**TASK DIRECTIONS:**
Beginning with the first line below, please repeat the material exactly, ending with the line that includes "import * as".

□ □ □ □

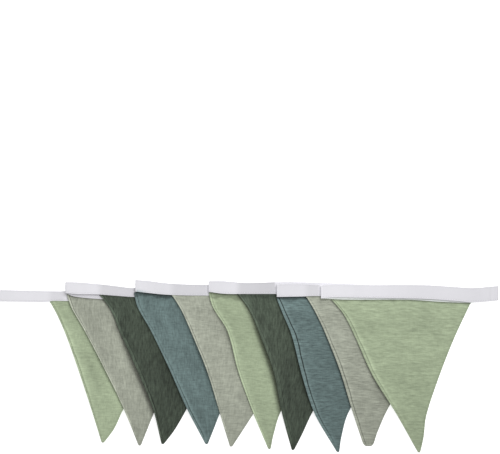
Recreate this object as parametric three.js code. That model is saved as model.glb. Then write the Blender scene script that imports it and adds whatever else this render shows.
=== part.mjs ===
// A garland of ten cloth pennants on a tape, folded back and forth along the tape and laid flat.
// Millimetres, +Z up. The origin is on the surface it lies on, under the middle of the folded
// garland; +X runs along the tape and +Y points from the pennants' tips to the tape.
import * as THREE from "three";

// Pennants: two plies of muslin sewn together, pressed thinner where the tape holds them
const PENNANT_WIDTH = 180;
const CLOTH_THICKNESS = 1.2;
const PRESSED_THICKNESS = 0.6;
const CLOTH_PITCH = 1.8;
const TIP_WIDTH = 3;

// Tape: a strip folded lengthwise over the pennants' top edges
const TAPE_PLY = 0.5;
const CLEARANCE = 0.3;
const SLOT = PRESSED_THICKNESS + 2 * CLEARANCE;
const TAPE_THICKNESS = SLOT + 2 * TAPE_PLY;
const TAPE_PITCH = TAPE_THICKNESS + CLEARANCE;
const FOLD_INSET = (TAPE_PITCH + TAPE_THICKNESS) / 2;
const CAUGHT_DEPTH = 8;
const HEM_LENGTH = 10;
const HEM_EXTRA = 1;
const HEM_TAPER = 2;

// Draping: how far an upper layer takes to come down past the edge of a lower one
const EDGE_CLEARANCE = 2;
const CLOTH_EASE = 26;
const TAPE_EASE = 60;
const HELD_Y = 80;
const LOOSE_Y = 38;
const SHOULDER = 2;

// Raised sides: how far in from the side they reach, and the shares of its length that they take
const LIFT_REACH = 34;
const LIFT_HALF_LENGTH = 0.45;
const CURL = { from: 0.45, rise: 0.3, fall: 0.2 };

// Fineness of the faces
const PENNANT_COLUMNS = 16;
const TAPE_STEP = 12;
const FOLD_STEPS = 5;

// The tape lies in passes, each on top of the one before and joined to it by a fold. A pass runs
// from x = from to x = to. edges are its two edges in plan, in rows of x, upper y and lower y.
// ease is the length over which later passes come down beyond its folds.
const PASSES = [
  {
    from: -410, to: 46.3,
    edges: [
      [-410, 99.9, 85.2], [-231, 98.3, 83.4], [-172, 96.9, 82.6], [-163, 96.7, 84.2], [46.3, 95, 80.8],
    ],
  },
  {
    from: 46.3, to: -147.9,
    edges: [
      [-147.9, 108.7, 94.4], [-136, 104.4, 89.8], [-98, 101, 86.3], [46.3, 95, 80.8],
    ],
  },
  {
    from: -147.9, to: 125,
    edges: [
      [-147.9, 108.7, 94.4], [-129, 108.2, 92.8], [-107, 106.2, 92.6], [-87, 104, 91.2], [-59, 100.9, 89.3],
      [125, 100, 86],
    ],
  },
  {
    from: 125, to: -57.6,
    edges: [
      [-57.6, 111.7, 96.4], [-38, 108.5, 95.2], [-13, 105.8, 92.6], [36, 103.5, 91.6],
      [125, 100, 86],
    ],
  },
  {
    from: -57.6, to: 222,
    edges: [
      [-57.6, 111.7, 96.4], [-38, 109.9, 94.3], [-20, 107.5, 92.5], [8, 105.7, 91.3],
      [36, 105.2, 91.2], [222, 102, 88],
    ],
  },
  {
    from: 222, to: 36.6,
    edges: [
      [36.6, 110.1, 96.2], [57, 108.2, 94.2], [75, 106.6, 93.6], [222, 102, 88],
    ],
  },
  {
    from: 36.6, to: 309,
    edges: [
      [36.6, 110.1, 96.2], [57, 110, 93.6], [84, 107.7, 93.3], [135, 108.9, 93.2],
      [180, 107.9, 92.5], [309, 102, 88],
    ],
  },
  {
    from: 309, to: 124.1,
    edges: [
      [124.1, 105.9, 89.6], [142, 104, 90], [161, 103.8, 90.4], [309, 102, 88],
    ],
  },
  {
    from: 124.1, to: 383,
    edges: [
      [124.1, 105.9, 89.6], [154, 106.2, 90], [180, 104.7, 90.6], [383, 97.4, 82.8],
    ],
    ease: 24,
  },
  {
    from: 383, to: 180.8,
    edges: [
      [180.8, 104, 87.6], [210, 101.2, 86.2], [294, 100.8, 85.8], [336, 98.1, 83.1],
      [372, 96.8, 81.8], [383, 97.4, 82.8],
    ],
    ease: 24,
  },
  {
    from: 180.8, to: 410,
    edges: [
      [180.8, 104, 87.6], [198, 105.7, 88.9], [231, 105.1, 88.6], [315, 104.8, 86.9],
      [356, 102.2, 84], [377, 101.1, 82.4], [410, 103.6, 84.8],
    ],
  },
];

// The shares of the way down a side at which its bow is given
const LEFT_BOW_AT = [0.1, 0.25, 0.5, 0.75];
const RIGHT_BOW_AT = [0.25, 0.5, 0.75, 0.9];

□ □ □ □

**SOLUTION TO THE PROBLEM:**
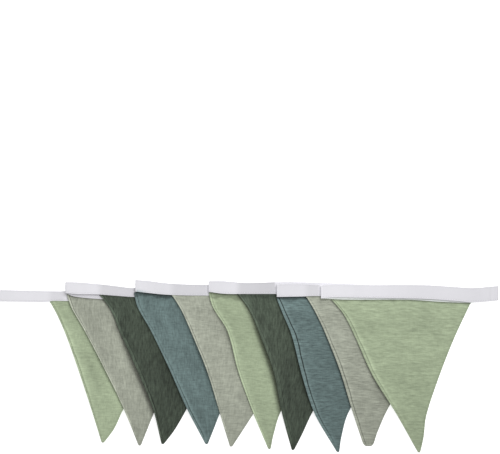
Recreate this object as parametric three.js code. That model is saved as model.glb. Then write the Blender scene script that imports it and adds whatever else this render shows.
=== part.mjs ===
// A garland of ten cloth pennants on a tape, folded back and forth along the tape and laid flat.
// Millimetres, +Z up. The origin is on the surface it lies on, under the middle of the folded
// garland; +X runs along the tape and +Y points from the pennants' tips to the tape.
import * as THREE from "three";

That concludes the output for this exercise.